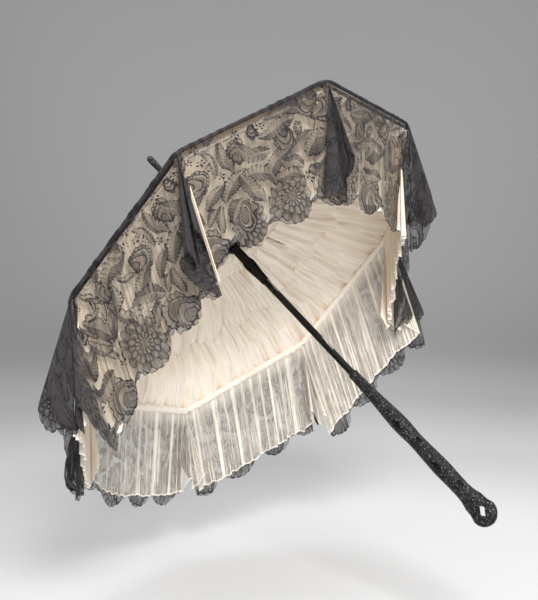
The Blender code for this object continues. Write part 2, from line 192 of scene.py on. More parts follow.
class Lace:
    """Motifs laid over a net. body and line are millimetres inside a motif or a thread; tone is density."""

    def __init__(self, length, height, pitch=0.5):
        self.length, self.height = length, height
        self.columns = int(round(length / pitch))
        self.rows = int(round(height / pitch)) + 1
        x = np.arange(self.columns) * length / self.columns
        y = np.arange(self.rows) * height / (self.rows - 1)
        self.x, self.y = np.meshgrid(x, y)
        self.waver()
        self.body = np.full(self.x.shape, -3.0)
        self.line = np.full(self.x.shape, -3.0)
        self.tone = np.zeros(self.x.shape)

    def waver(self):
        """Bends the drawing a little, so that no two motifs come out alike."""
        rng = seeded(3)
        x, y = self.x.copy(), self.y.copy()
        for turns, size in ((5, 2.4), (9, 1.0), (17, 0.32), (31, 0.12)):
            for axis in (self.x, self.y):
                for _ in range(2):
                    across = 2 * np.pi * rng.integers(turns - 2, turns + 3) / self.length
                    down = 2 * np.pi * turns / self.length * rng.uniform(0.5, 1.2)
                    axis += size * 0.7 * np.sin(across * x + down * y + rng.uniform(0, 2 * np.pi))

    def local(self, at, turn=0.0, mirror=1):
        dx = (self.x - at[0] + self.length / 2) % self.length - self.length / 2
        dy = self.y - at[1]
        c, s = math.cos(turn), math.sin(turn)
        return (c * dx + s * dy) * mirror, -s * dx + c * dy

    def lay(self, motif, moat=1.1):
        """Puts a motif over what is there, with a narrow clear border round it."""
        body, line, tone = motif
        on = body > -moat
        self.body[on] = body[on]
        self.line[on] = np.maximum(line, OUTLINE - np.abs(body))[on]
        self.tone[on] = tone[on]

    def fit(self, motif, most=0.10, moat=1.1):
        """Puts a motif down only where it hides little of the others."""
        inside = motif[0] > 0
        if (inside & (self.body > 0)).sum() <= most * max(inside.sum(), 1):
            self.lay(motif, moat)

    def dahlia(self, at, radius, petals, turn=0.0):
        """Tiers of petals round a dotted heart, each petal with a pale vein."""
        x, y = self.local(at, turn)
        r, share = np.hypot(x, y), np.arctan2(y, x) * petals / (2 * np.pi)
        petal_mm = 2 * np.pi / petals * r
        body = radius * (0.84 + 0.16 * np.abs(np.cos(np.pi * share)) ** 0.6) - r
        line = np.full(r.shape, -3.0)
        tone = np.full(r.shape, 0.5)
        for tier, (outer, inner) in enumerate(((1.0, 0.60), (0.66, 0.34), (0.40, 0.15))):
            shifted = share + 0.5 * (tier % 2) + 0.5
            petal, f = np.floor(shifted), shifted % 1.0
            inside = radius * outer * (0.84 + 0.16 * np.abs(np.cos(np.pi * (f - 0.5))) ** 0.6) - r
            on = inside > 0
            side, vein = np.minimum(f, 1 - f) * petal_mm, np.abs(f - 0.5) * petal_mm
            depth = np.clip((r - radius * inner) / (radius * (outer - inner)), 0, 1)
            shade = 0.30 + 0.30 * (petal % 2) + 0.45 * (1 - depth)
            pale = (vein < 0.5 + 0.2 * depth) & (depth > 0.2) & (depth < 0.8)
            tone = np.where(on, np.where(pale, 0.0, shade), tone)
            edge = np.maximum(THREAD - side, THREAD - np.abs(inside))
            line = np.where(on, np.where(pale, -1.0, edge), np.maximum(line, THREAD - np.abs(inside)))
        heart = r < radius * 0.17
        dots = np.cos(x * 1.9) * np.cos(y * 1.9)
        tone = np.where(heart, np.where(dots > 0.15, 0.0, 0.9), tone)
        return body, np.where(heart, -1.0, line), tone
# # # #
• _Challenge_: Write out the full listing, keeping every line exactly as it is.

• _Correct result_:
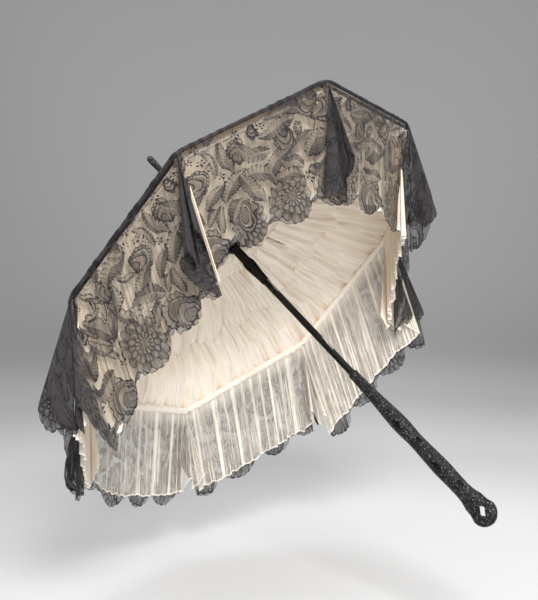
The Blender code for this object continues. Write part 2, from line 192 of scene.py on. More parts follow.
class Lace:
    """Motifs laid over a net. body and line are millimetres inside a motif or a thread; tone is density."""

    def __init__(self, length, height, pitch=0.5):
        self.length, self.height = length, height
        self.columns = int(round(length / pitch))
        self.rows = int(round(height / pitch)) + 1
        x = np.arange(self.columns) * length / self.columns
        y = np.arange(self.rows) * height / (self.rows - 1)
        self.x, self.y = np.meshgrid(x, y)
        self.waver()
        self.body = np.full(self.x.shape, -3.0)
        self.line = np.full(self.x.shape, -3.0)
        self.tone = np.zeros(self.x.shape)

    def waver(self):
        """Bends the drawing a little, so that no two motifs come out alike."""
        rng = seeded(3)
        x, y = self.x.copy(), self.y.copy()
        for turns, size in ((5, 2.4), (9, 1.0), (17, 0.32), (31, 0.12)):
            for axis in (self.x, self.y):
                for _ in range(2):
                    across = 2 * np.pi * rng.integers(turns - 2, turns + 3) / self.length
                    down = 2 * np.pi * turns / self.length * rng.uniform(0.5, 1.2)
                    axis += size * 0.7 * np.sin(across * x + down * y + rng.uniform(0, 2 * np.pi))

    def local(self, at, turn=0.0, mirror=1):
        dx = (self.x - at[0] + self.length / 2) % self.length - self.length / 2
        dy = self.y - at[1]
        c, s = math.cos(turn), math.sin(turn)
        return (c * dx + s * dy) * mirror, -s * dx + c * dy

    def lay(self, motif, moat=1.1):
        """Puts a motif over what is there, with a narrow clear border round it."""
        body, line, tone = motif
        on = body > -moat
        self.body[on] = body[on]
        self.line[on] = np.maximum(line, OUTLINE - np.abs(body))[on]
        self.tone[on] = tone[on]

    def fit(self, motif, most=0.10, moat=1.1):
        """Puts a motif down only where it hides little of the others."""
        inside = motif[0] > 0
        if (inside & (self.body > 0)).sum() <= most * max(inside.sum(), 1):
            self.lay(motif, moat)

    def dahlia(self, at, radius, petals, turn=0.0):
        """Tiers of petals round a dotted heart, each petal with a pale vein."""
        x, y = self.local(at, turn)
        r, share = np.hypot(x, y), np.arctan2(y, x) * petals / (2 * np.pi)
        petal_mm = 2 * np.pi / petals * r
        body = radius * (0.84 + 0.16 * np.abs(np.cos(np.pi * share)) ** 0.6) - r
        line = np.full(r.shape, -3.0)
        tone = np.full(r.shape, 0.5)
        for tier, (outer, inner) in enumerate(((1.0, 0.60), (0.66, 0.34), (0.40, 0.15))):
            shifted = share + 0.5 * (tier % 2) + 0.5
            petal, f = np.floor(shifted), shifted % 1.0
            inside = radius * outer * (0.84 + 0.16 * np.abs(np.cos(np.pi * (f - 0.5))) ** 0.6) - r
            on = inside > 0
            side, vein = np.minimum(f, 1 - f) * petal_mm, np.abs(f - 0.5) * petal_mm
            depth = np.clip((r - radius * inner) / (radius * (outer - inner)), 0, 1)
            shade = 0.30 + 0.30 * (petal % 2) + 0.45 * (1 - depth)
            pale = (vein < 0.5 + 0.2 * depth) & (depth > 0.2) & (depth < 0.8)
            tone = np.where(on, np.where(pale, 0.0, shade), tone)
            edge = np.maximum(THREAD - side, THREAD - np.abs(inside))
            line = np.where(on, np.where(pale, -1.0, edge), np.maximum(line, THREAD - np.abs(inside)))
        heart = r < radius * 0.17
        dots = np.cos(x * 1.9) * np.cos(y * 1.9)
        tone = np.where(heart, np.where(dots > 0.15, 0.0, 0.9), tone)
        return body, np.where(heart, -1.0, line), tone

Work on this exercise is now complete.